Why optimal transport matrix is not used?

octavian-ganea / equidock_public

EquiDock: geometric deep learning for fast rigid 3D protein-protein docking

MIT License

231 stars 58 forks source link

Why optimal transport matrix is not used? #13

Open ratthachat opened 2 years ago

ratthachat commented 2 years ago

Hi, thanks for the great work!! I have a question regarding the following point in the paper:

On p.7 it is stated that:

we unfortunately do not know the actual alignment between points in $Y_l$ and $P_l$ , for every $l ∈ {1, 2}$. This can be recovered using an additional optimal transport loss

However, in the code here : https://github.com/octavian-ganea/equidock_public/blob/main/src/train.py#L128 The optimal transport matrix (the 2nd returned variable) is ignored:

ot_dist, _ = compute_ot_emd(cost_mat_ligand + cost_mat_receptor, args['device'])

In my understanding, the matrix should be used to recovered the alignment. So I am now confused how the points alignment can be recovered without this optimal transport matrix?

Thank you so much again!

ratthachat commented 2 years ago

@HannesStark I know you are not the author of this paper, but our team is planning to read your EquiBind work so that we have to understand EquiDock first.

Considering the sad news of Octavian, we are not sure who can answer this question, could you please help us to clarify this point?

HannesStark commented 2 years ago

Hi! The OT matrix was used in computing the returned ot_dist. The model then receives the ot_dist as additional loss and is "encouraged" to decrease it by producing keypoints that closely match the pocket points.

ratthachat commented 2 years ago

Hi Hannes, thanks so much for your kind & quick response! Please allow me to discuss this point further.

As far as our team understand, by using ot_dist as loss only, the keypoints are encouraged to match pocket points as a set, but no one-to-one correspondence between each set. (except if we use ot_matrix explicitly to specify one-to-one correspondence)

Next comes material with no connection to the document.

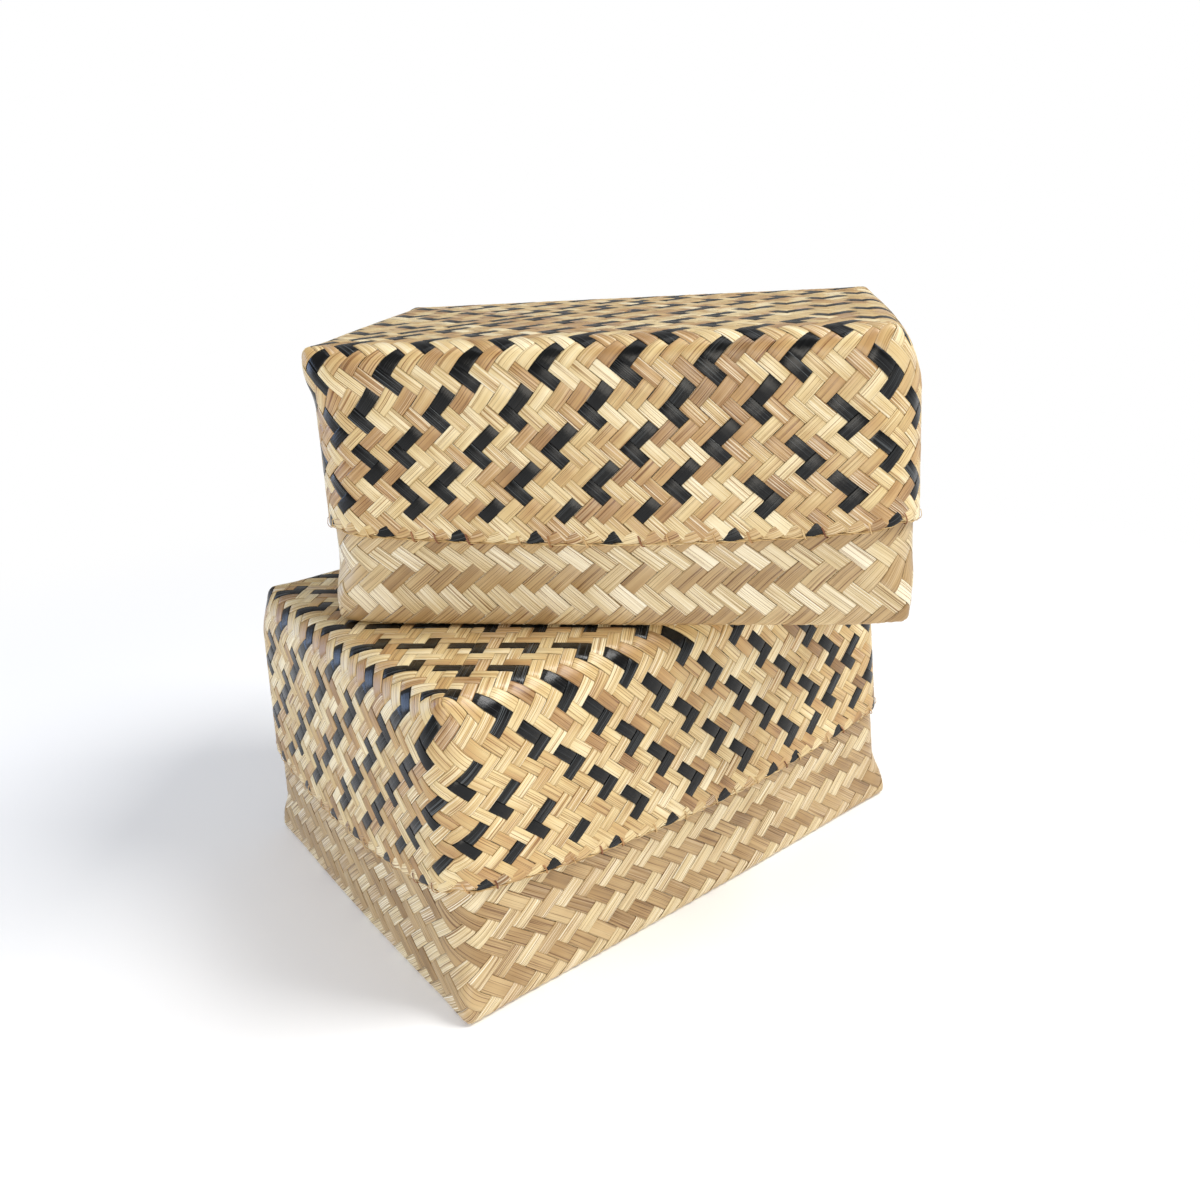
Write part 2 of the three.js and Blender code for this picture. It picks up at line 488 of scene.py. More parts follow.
def add_node(
    tree: bpy.types.NodeTree,
    kind: str,
    inputs: dict[str | int, object] | None = None,
    stops: Sequence[tuple[float, str]] = (),
    **settings: object,
) -> bpy.types.Node:
    """Adds a shader node.

    Args:
        tree: The node tree.
        kind: The node's type, without the ShaderNode in front.
        inputs: A value for each input, by its name or number, or a socket to link, or a node
            whose first output is linked.
        stops: Places on a colour ramp, with their sRGB hex colours.
        **settings: Properties of the node.

    Returns:
        The node.
    """
    node = tree.nodes.new(f"ShaderNode{kind}")
    for name, value in settings.items():
        setattr(node, name, value)
    for name, value in (inputs or {}).items():
        source = value.outputs[0] if isinstance(value, bpy.types.Node) else value
        if isinstance(source, bpy.types.NodeSocket):
            tree.links.new(source, node.inputs[name])
        else:
            node.inputs[name].default_value = value
    for index, (place, colour) in enumerate(stops):
        elements = node.color_ramp.elements
        element = elements[index] if index < 2 else elements.new(place)
        element.position = place
        element.color = linear(colour)
    return node


def clear_nodes(owner: bpy.types.Material | bpy.types.World) -> Callable[..., bpy.types.Node]:
    """Empties the node tree of a material or a world.

    Args:
        owner: The material or the world.

    Returns:
        The function that adds a node to this tree.
    """
    owner.use_nodes = True
    owner.node_tree.nodes.clear()
    return partial(add_node, owner.node_tree)


@dataclass(frozen=True)
class SplitBamboo:
    """Bamboo culm, split and shaved to thin strips by hand.

    The split follows the fibres, so each strip shows fine straight lines along its length. The
    outer skin is left on some strips, which gives a soft sheen, and strips from different culms
    and depths range from cream to honey brown.
    """

    name: str
    stops: tuple[tuple[float, str], ...]
    roughness: float = 0.4
    # How much rougher the soft pale pith is than the dense fibre beside it.
    roughness_range: float = 0.24
    gloss: float = 0.65
    # Colours that darken the lines between the fibres, and the painted shade where a strip
    # dives under a neighbour and along its edges.
    line_colour: str = "#a98a68"
    crevice_shade: str = "#b2b2b2"
    edge: str = "#f0f0f0"
    # Pith shows as pale lines between the fibres where a strip was split deep in the culm.
    pith: str = "#fdf6e0"
    # How far the tone strays along a strip, as a share of the whole range of tones.
    drift: float = 0.6
    # Spacing of the fibre lines across a strip, and how long a line runs, in millimetres.
    fibre_spacing: float = 0.45
    fibre_run: float = 70.0
    # Length of the patches of weathering in millimetres, and the bands' spacing in fibre lines.
    patch_length: float = 20.0
    lines_to_a_band: float = 7.0
    # Where the fibre noise turns to pith, and where it is fully pale.
    pith_from: float = 0.54
    pith_to: float = 0.64
    # Depth of the lines between the fibres, in metres.
    fibre_relief: float = 0.00012

    @cache
    def build(self) -> bpy.types.Material:
        """Builds the material from the strips' grain and tone attributes.

        Returns:
            The material, which is made once.
        """
        material = bpy.data.materials.new(self.name)
        add = clear_nodes(material)
        grain, tone, across = (
            add("Attribute", attribute_name=name) for name in ("grain", "tone", "across")
        )
        tones = add("SeparateColor", {0: tone})

        # Noise drawn out along the strip: fibres, bands of them that run half as long again, and
        # patches of weathering that are wider than a strip.
        waves = []
        for run, spacing, detail in (
            (self.fibre_run, self.fibre_spacing, 2.0),
            (self.fibre_run * 1.5, self.fibre_spacing * self.lines_to_a_band, 1.0),
            (self.patch_length, self.patch_length * 1.5, 1.0),
        ):
            inputs = {0: grain.outputs["Vector"], 1: (1 / run, 1 / spacing, 1.0)}
            place = add("VectorMath", inputs, operation="MULTIPLY")
            inputs = {"Vector": place, "Scale": 1.0, "Detail": detail, "Roughness": 0.6}
            waves.append(add("TexNoise", inputs))
        fibre, band, patch = waves

        # The tone of the strip, shifted by the bands and the patches.
        shade = tones
        for wave in (band, patch):
            inputs = {0: wave, 1: self.drift, 2: -self.drift / 2}
            stray = add("Math", inputs, operation="MULTIPLY_ADD")
            shade = add("Math", {0: shade, 1: stray}, operation="ADD", use_clamp=True)
        base = add("ValToRGB", {0: shade}, self.stops)
        pale = add("MapRange", {0: fibre, 1: self.pith_from, 2: self.pith_to})
        shown = add("Math", {0: pale, 1: tone.outputs["Alpha"]}, operation="MULTIPLY")
        mix = add("Mix", {0: shown, 6: base, 7: linear(self.pith)}, data_type="RGBA")
        # Darker lines lie between the fibres. Painted shade darkens the colour where a strip dives
        # under its neighbour, and along its edges.
        for source, stops in (
            (fibre, ((0.35, self.line_colour), (0.45, "#f5f5f5"), (0.52, "#ffffff"))),
            (tones.outputs[1], ((0.4, self.crevice_shade), (0.56, "#ffffff"))),
            (tones.outputs[2], ((0.88, "#ffffff"), (1.0, self.edge))),
        ):
            inputs = {0: 1.0, 6: mix.outputs[2], 7: add("ValToRGB", {0: source}, stops)}
            mix = add("Mix", inputs, data_type="RGBA", blend_type="MULTIPLY")
        lowest = self.roughness - self.roughness_range / 2
        rough = add("Math", {0: fibre, 1: self.roughness_range, 2: lowest}, operation="MULTIPLY_ADD")
        # The fibres spread a highlight across the strip, so strips that run different ways
        # catch the light differently.
        to_world = {"vector_type": "VECTOR", "convert_from": "OBJECT", "convert_to": "WORLD"}
        tangent = add("VectorTransform", {0: across.outputs["Vector"]}, **to_world)
        bump = add("Bump", {"Strength": 0.7, "Distance": self.fibre_relief, "Height": fibre})
        inputs = {
            "Base Color": mix.outputs[2],
            "Roughness": rough,
            "Specular IOR Level": self.gloss,
            "Anisotropic": 0.6,
            "Tangent": tangent,
            "Normal": bump,
        }
        add("OutputMaterial", {"Surface": add("BsdfPrincipled", inputs)})
        return material


LID_STRIP = SplitBamboo(
    "split_bamboo_satin",
    (
        (0.0, "#f9e9c0"),
        (0.25, "#e6ce98"),
        (0.45, "#d3b47c"),
        (0.62, "#c6a06a"),
        (0.8, "#b08857"),
        (1.0, "#927045"),
    ),
)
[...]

Since Kabsch algorithm seems to assume perfect-aligned points (i.e. one-to-one correspondence between two sets), I still not quite clear that ot_loss alone is enough for Kabsch ?

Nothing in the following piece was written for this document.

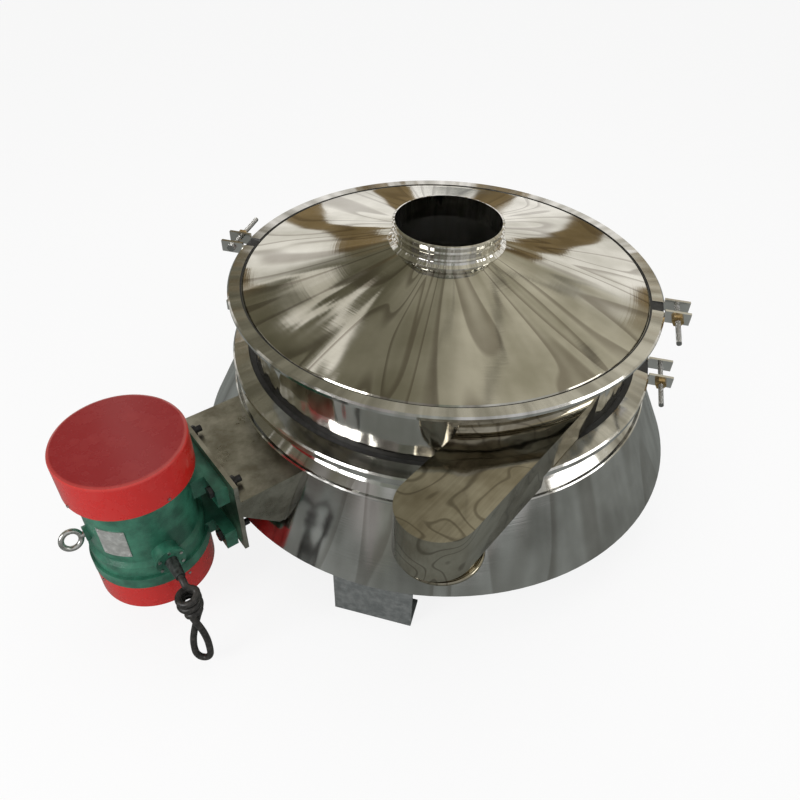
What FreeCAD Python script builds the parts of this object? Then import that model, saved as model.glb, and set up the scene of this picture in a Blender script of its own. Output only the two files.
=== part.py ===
"""Round vibrating sieve, nominal 1000 mm, with one vertical vibration motor on a side bracket.

Millimetres, +Z up. The origin is the drum's axis on the floor. -Y points at the middle of the
coarse outlet. Every size is a cell of the sheet "sizes", and the pieces are bound to its cells.
"""
import FreeCAD, Part
import math
import os
import re
import Sketcher

SIZES = {
    # clamp rings and the flanges they hold
    "flange_radius": 520, "flange_thick": 3, "seal_gap": 0.3, "clamp_sheet": 2, "clamp_lip": 502,
    "upper_clamp_radius": 532, "upper_clamp_top": 600, "upper_clamp_tall": 15,
    "lower_clamp_radius": 541, "lower_clamp_middle": 410.5, "lower_lip_half": 18.5,
    "lower_crest_half": 10.5, "clamp_corner": 4, "upper_gap": 42, "lower_gap": 60, "parting_angle": -11.5,
    "ear_reach": 57, "ear_thick": 8, "ear_tall": 30, "ear_bolt_reach": 29, "ear_bolt": 6, "ear_play": 0.5,
    "ear_bolt_end": 130, "ear_hex": 10.4, "ear_head_tall": 8, "ear_nut_hex": 14, "ear_nut_tall": 15,
    # drum, cover and inlet
    "drum_radius": 487.5, "drum_wall": 2.5, "cover_sheet": 3, "cover_rim": 494, "cover_top": 690,
    "inlet_radius": 130.5, "inlet_tall": 53, "inlet_wall": 3, "inlet_foot": 141, "bead": 3,
    "high_bead_share": 0.65, "low_bead_share": 0.31,
    # screen
    "screen_ring_radius": 516, "screen_ring_wide": 20, "screen_ring_tall": 15.2, "mesh_thick": 0.8,
    # coarse discharge spout
    "outlet_reach": 682.5, "spout_skew": 35.7, "spout_radius": 84, "spout_sheet": 2.5,
    "spout_top": 520, "spout_floor": 400, "spout_step": 434, "spout_step_radius": 562,
    "spout_fillet": 20, "fillet_edge": 0.8, "outlet_setback": 18, "outlet_radius": 83, "outlet_end": 374,
    "outlet_bead": 5,
    # base
    "neck_radius": 508, "base_sheet": 3, "neck_drop": 35.5, "edge_radius": 545, "flare_drop": 24,
    "skirt_radius": 638, "skirt_foot": 153.5, "ring_level": 200, "ring_thick": 8,
    "hopper_drop": 13.5, "hopper_neck": 250, "fines_radius": 110, "fines_end": 120,
    # support and feet
    "rail_inner": 545, "rail_radius": 620, "rail_level": 140, "rail_thick": 8, "rail_lip": 32,
    "foot_angle": -102.1, "foot_front": 618, "foot_wide": 190, "foot_thick": 8, "foot_deep": 70,
    "anchor_reach": 580, "anchor_radius": 7, "gusset_spread": 56,
    "buffer_reach": 577, "buffer_radius": 30, "buffer_plate": 3, "stud_radius": 5, "stud_long": 18,
    "stud_nut_hex": 9.8, "stud_nut_tall": 8, "stud_play": 0.3, "buffer_offset": 9,
    # motor bracket
    "motor_angle": -139.2, "plate_face": 692, "plate_thick": 10, "plate_half": 153, "plate_foot": 190,
    "plate_top": 396, "deck_lift": 2, "deck_thick": 8, "deck_far": 166, "deck_near": 150,
    "cheek_nose": 40, "cheek_foot": 215,
    # vibration motor
    "motor_reach": 851, "motor_bore": 94, "body_radius": 117, "body_top": 425, "cast_radius": 125,
    "cast_top": 262, "rim_radius": 131, "rim_top": 217, "rim_foot": 187, "cover_radius": 136.5,
    "motor_top": 518, "motor_foot": 108, "low_cover_radius": 130, "cover_wall": 2.5, "pad_thick": 28,
    "pad_half": 117, "pad_tall": 52, "pad_upper": 346, "pad_lower": 200, "web_half": 62,
    "motor_bolt": 8, "motor_bolt_lateral": 98, "motor_bolt_upper": 357.5, "motor_bolt_lower": 208,
    "motor_bolt_play": 0.5, "motor_hex": 13.9, "motor_head_tall": 10, "motor_nut_tall": 13,
    "washer_radius": 15, "washer_thick": 3, "motor_bolt_tail": 14,
    "shaft_radius": 20, "shaft_top": 500, "shaft_foot": 122, "rotor_radius": 58, "air_gap": 1,
    "stator_radius": 94, "stator_top": 392, "stator_foot": 262, "winding_tall": 16, "winding_radius": 84,
    "bearing_radius": 45, "bearing_tall": 20, "race": 6, "roller_play": 0.05, "bearing_inset": 4,
    "shield_thick": 28, "weight_radius": 92, "weight_thick": 20, "weight_play": 0.3, "hub_radius": 32,
    "weight_lift": 8, "bore_play": 0.05,
    "eye_level": 305, "eye_out": 152, "eye_ring": 20, "eye_wire": 6, "boss_radius": 17,
    "gland_angle": 89.2, "gland_level": 274, "gland_out": 150, "gland_plate_radius": 33,
    "gland_plate_thick": 8, "gland_boss_radius": 29, "nozzle_big": 14, "nozzle_small": 10.5,
    "nozzle_long": 48, "cord_radius": 7.5, "screw_radius": 3.5, "screw_head": 3, "screw_drop": 9,
    "cover_screw_angle": 104, "knot_reach": 21, "knot_core": 16,
    "knot_half": 40,
}
BUFFER_ANGLES = (0, 90, 180, 270)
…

HannesStark commented 2 years ago

Hey!

I am not sure how a one-to-tone correspondence between Keypoints and pocketpoints could be possible considering that the sets have different cardinality. This is the reason why the ot formulation is used.
The ot loss indeed encourages keypoints to be similar to pocket points.
The kabsch algorithm is used to align protein keypoints with ligand keypoints. These are of the same cardinality, but their one-to-one correspondence is not enforced. There is only a soft correspondence between the keypoints coming from the ot_loss that is taken to the same set of pocket points.